Given that earnings drive sharemarkets, the thought of falling profits unsettled the markets. When large US banks reported actual losses and when economic indicators pointed to a slowing economy, US investors decided it was time to sell and Australians followed suit.
Despite the fact that the Australian economy is strong and growing, investors became nervous. Would a US recession hurt our resources boom? Are our banks also going to report losses? Would higher interest rates in Australia hurt Australian companies? Would higher mortgage rates hurt the building sector?
There were too many uncertainties for investors to cope with and January saw 12 consecutive days in which the Australian sharemarket fell.
Australia is not alone in experiencing market weakness. Since the start of the year, the US Dow Jones Industrial share price index has fallen 7.5%. In the United Kingdom the FTSE 100 index is down 13.1% while in Japan the Nikkei is down 16.2%.
What impact will US rate cuts have on the market?
On 22nd January the US Federal Reserve cut its official cash rate by 0.75%, from 4.25% to 3.50%. This cut came before its regularly scheduled meeting and was larger than any previous moves in its cash rate. On 31st January it cut its rates by a further 0.50% to 3.00%.
These cuts were aimed at easing pressure in financial markets and also at generating future economic growth. The cuts cannot stop the US economy from slowing over the next six months but they can cushion the fall and set the scene for future growth.
They can also act as a circuit breaker for the sharemarket, convincing investors that the economy will return to more robust growth over time.
What is Colonial First State doing in response to this market volatility?
Colonial First State invests in a wide range of markets. In each market the fund managers aim to provide returns for investors by following robust investment processes and an investment philosophy that has been developed over time.
Market volatility does not change this, in fact it is these times where it becomes extremely important to stick with your investment philosophy and not panic. Market volatility is inevitable, however by following our proven investment philosophy and selecting quality investments, we ensure we are working towards meeting the objectives of each fund over its suggested timeframe.
Is another drop in markets likely?
There will be further volatility. However over time, the sharemarket will grow with the Australian economy and the outlook for the Australian economy is positive. In fact, at present the Australian economy is growing so rapidly, the Reserve Bank is seriously thinking of lifting cash rates again to slow us down.

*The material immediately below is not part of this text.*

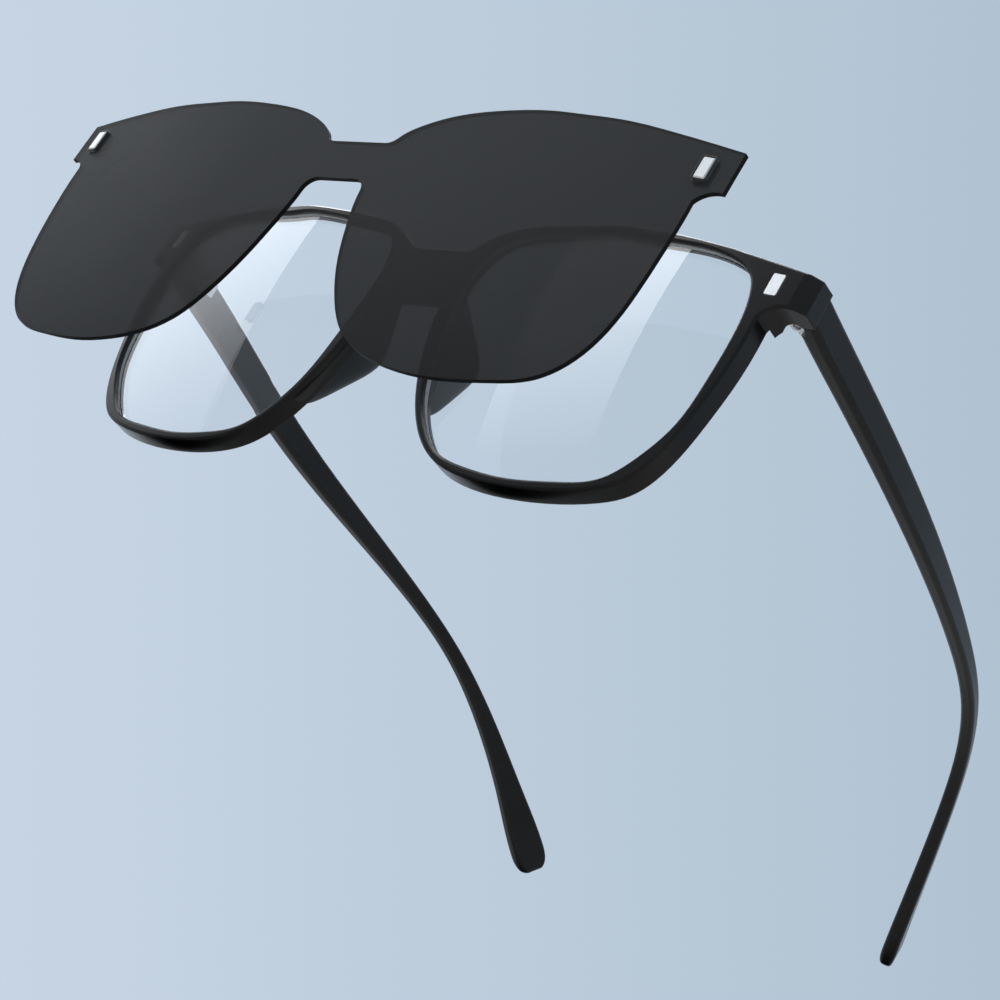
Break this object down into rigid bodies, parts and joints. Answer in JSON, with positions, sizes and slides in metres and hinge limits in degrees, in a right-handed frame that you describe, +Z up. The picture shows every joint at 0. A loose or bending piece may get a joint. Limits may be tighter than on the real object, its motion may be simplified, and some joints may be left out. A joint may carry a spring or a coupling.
{
  "type": "eyeglasses with magnetic clip-on sun shield",
  "caption": "Full-rim eyeglasses with folding temples and moulded nose pads; a dark one-piece sun shield pulls straight off its magnets at the end pieces.",
  "frame": {"origin": "middle between the two lens boxes, on the front surface, where the wearer's nose comes", "axes": "+Z up with the rims and temple tips on a table, -Y the way the wearer looks, +X the wearer's left"},
  "size_m": [0.1362, 0.1678, 0.0478],
  "materials": {
    "frame": "satin black, injection moulded",
    "temple": "satin black, injection moulded",
    "lens": "clear, with an antireflection coating",
    "shield": "dark grey polarised sheet, polished",
    "plate": "satin plated",
    "magnet": "nickel plated",
    "hinge": "satin",
    "screw": "bright",
    "holder": "black"
  },
  "bodies": {
    "front": {"front_frame": "frame", "lens_left": "lens", "lens_right": "lens", "frame_magnet_left": "magnet", "frame_magnet_right": "magnet", "frame_plate_left": "plate", "frame_plate_right": "plate", "hinge_front_left": "hinge", "hinge_front_right": "hinge", "hinge_screw_left": "screw", "hinge_screw_right": "screw"},
    "left_arm": {"temple_left": "temple", "hinge_temple_left": "hinge"},
    "right_arm": {"temple_right": "temple", "hinge_temple_right": "hinge"},
    "clip": {"clip_shield": "shield", "clip_magnet_left": "plate", "clip_magnet_right": "plate", "clip_holder_left": "holder", "clip_holder_right": "holder"}
  },
  "joints": [
    {"name": "left_fold", "type": "hinge", "parent": "front", "child": "left_arm", "pos_m": [0.0637, 0.0094, 0.01693], "axis": [0, 0, 1], "range_deg": [0, 80]},
    {"name": "right_fold", "type": "hinge", "parent": "front", "child": "right_arm", "pos_m": [-0.0637, 0.0094, 0.01693], "axis": [0, 0, -1], "range_deg": [0, 70]},
    {"name": "clip_slide", "type": "slide", "parent": "front", "child": "clip", "axis": [0, -0.9998, -0.0206], "range_m": [-0.0233, 0]}
  ]
}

The weakness of the sharemarket, in light of the strength of the Australian economy, can be frustrating. But markets are affected by sentiment in the short-term and so far in 2008, sentiment has been negative.
In the short-term there will be periods of weakness and periods of strength.We cannot pretend that problems associated with the US sub-prime market are over. We cannot pretend that slower US economic growth won’t hold back global economic growth. We must accept that bad news out of the US, Europe and Asia will hurt sentiment from time to time.
But we also know that central banks around the world are cutting interest rates to ease the pressure on businesses and consumers. The upcoming Australian profit reporting season should show that profits in Australia are growing with the economy and the demand for Australian resources remains strong. However we believe share prices will continue to be driven by negative sentiment in the short term.
What should an investor do in these times?
Fear, greed and patience are some of the dominant emotions associated with the sharemarket. At present, fear seems to have the upper hand.
Despite the recent falls in the sharemarket, share prices are still up 11% since early 2006 and up 75% since early 2003, so it’s important to put these falls into context and remember what your long-term goals are. If you are thinking of making changes to your investments, it’s important to consider all the implications of this. If you switch or withdraw from your existing investment, the possibility of the investment recovering is lost forever. So, it’s important that you weigh up the chances of an investment recovering and we also recommend you talk to your financial adviser as they will have a better understanding of your personal financial situation.